Somerset Cricket Board
- Sport: Cricket
- Abbreviation: SCB
- Location: County Ground, Taunton
- Chairman: Andy Curtis

Official website
- www.somersetcountycc.co.uk/scb/

= Somerset Cricket Board =

The Somerset Cricket Board (SCB) is the governing body for all recreational cricket in the historic county of Somerset, and was established in 1994 under its first Cricket Development Officer Andrew Moulding. Following a restructuring in January 2010, the SCB now operates as a limited company. The current SCB Chairman is Andy Curtis, and the Cricket Development Manager is Andy Fairbairn.

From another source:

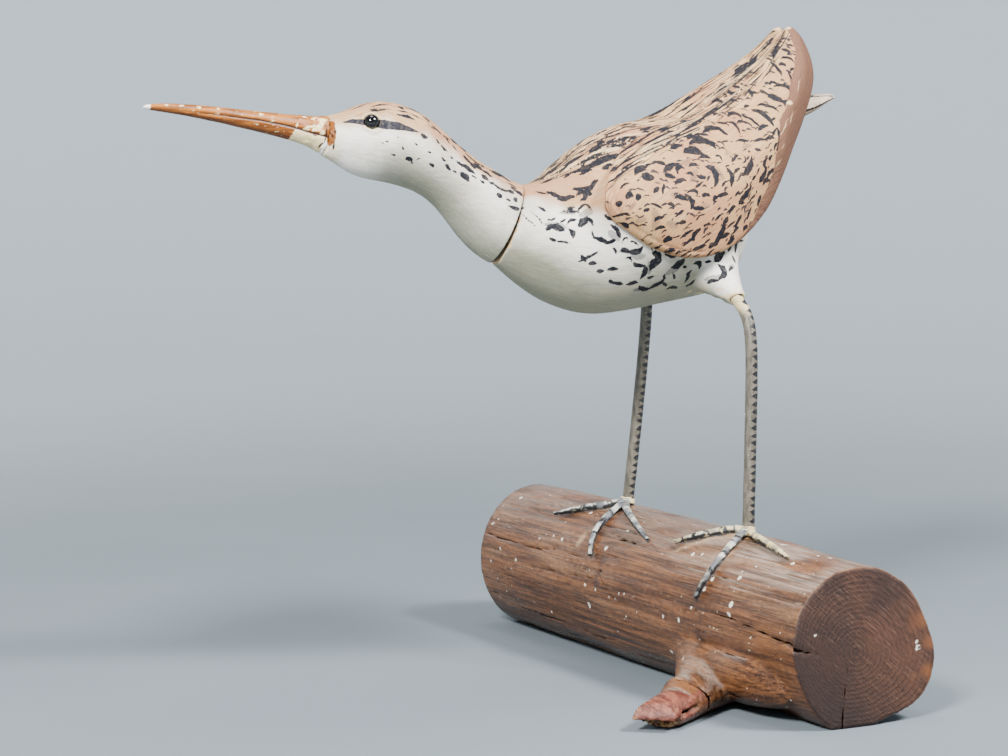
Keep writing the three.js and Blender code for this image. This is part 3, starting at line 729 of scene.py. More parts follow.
WING_WASHES = [
    (-31, 5, 9, -165, 0, 4), (-48, 4, 8, -60, 0.1, 4), (-66, 3, 12, -120, 0.1, 5), (-72, 7, 6, -30, 0, 3),
    (-60, -6, 7, -40, 0, 4), (-5, 0, 4, 0, 0, 3), (-72, 16, 4, 0, 0, 3), (-40, -10, 9, -30, 0, 4),
    (-18, -4, 8, -100, 0.1, 3), (8, -5, 6, -30, 0, 3), (-15, -30, 12, -150, 0, 3), (-28, 12, 8, -20, 0, 3),
]
# Blotches on the wing's inner side, scratches on its brown band and chips down to the wood, the same way
INNER_BLOTCHES = [
    (59, 9, 15, 14, 0.1, 3.6), (61, 6.5, 7, -10, 0, 3.4), (70, 9.5, 9, 12, 0, 3), (82, 11.5, 10, 10, 0, 2),
    (41, 8.5, 12, 16, 0.1, 4), (46, 5, 8, 10, 0, 2.2),
]
BAND_SCRATCHES = [
    (38, -15, 14, 10, 0, 1.2), (47, -15, 8, 25, 0, 0.9), (52, -9, 5, -30, 0.1, 2.4), (20, -27, 9, 5, 0, 1),
    (30, -22, 6, 12, 0, 0.8), (66, -8, 10, 20, 0, 0.7),
]
WING_CHIPS = [(94, 15, 4, 30, 0, 3.5), (52, -9, 4, -30, 0.1, 2)]
# The brown band's inner edge: along, across, and how much narrower it is on the wing's inner side
BAND_ALONG = (-45, -20, -2, 12, 20, 30, 38, 47, 61, 73, 83, 90, 98)
BAND_ACROSS = (-46, -41, -33, -29, -22, -17, -10, -9, -4, 0, 4, 12, 18)
INNER_BAND_CUT = 3
# The main lie of the small flecks: across, and their turn
FLECK_ACROSS = (-46, -25, -10, 5, 20, 30)
FLECK_TURN = (15, 10, -15, -45, -35, -15)
# Where commas and flecks lie, along and across, and where the streaks run, along
WING_AREA = ((-80, 92), (-46, 28))
WING_RUN = (-78, 96)
# The wing's middle, from which its outline is measured: along and across
WING_MIDDLE = (-5, -5)
# How far in from the wing's outline its rolled rim and the groove behind it lie
RIM_INSET = 2
GROOVE_INSET = 4.2


def wing_comma(hand, place, lengths, widths):
    """A short curved mark, turned as its neighbours are."""
    turn = float(np.interp(place[1], FLECK_ACROSS, FLECK_TURN)) + hand.uniform(-30, 30)
    return (*place, hand.uniform(*lengths), turn, hand.uniform(0.05, 0.35), hand.uniform(*widths))


def outline_inset(along, across):
    """How far each vertex lies in from the wing's outline, measured toward the wing's middle."""
    ahead, up = along - WING_MIDDLE[0], across - WING_MIDDLE[1]
    turn = np.degrees(np.arctan2(up, ahead)) + 180
    reach = np.hypot(ahead, up)
    everywhere = np.full(len(turn), True)
    return farthest_reach(turn, reach, everywhere, 90, 0)[1] - reach


def paint_wing(piece, side):
    points = points_of(piece)
    normals = normals_of(piece)
    along, across = wing_place(points)
    flat = wavy(pair(along, across), points)
    girth = girth_of(points, normals, side)
    reach = np.interp(along, CREST_ALONG, CREST_REACH)
    upper = ease(girth, -0.9 * reach - 3, -0.9 * reach + 3)
    outer = normals[:, 1] * side > 0.05
    hand = random.Random(40 + side)
    marks = WING_MARKS if side < 0 else loosened(WING_MARKS, 11, 3, 14)
    blotches = INNER_BLOTCHES if side > 0 else loosened(INNER_BLOTCHES, 12, 2, 8)
    large = partial(wing_comma, lengths=(3.5, 9), widths=(1.5, 2.8))
    marks = marks + between_marks(hand, marks, WING_AREA, 160, 4.6, large)
    small = partial(wing_comma, lengths=(1.8, 5.2), widths=(0.8, 1.4))
    flecks = between_marks(hand, marks, WING_AREA, 420, 1.9, small)
    down_crest = partial(streaks, pair(along, girth), hand, crest_edge, WING_RUN)
    dark_streaks = down_crest(count=130, lengths=(8, 30), widths=(1, 2))
    pale_streaks = down_crest(count=55, lengths=(12, 36), widths=(0.7, 1.4))
    below = (1 - upper) * UNPAINTED
    dark = np.where(outer, strokes(flat, marks), strokes(flat, blotches))
    scratches = only(outer, strokes(flat, BAND_SCRATCHES))
    keep(
        piece,
        marks=np.minimum(dark, dark_streaks + below),
        flecks=only(outer, strokes(flat, flecks)),
        slate=only(outer, strokes(flat, WING_WASHES)),
        pale_strokes=np.minimum(pale_streaks + below, scratches),
        band=across - np.interp(along, BAND_ALONG, BAND_ACROSS) + np.where(outer, 0, INNER_BAND_CUT),
        top=upper,
        chips=strokes(flat, WING_CHIPS),
    )
    keep_flow(piece, along, girth / reach)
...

The Somerset Cricket Board competed in the MCCA Knockout Trophy between 1998 and 2002. They have appeared in five List A matches, making two NatWest Trophy and three Cheltenham & Gloucester Trophy appearances.

==List A players==
See List of Somerset Cricket Board List A players and :Category:Somerset Cricket Board cricketers

==Grounds==
Below is a complete list of grounds used by the Somerset Cricket Board representative side when it was permitted to play List A and MCCA Knockout Trophy matches.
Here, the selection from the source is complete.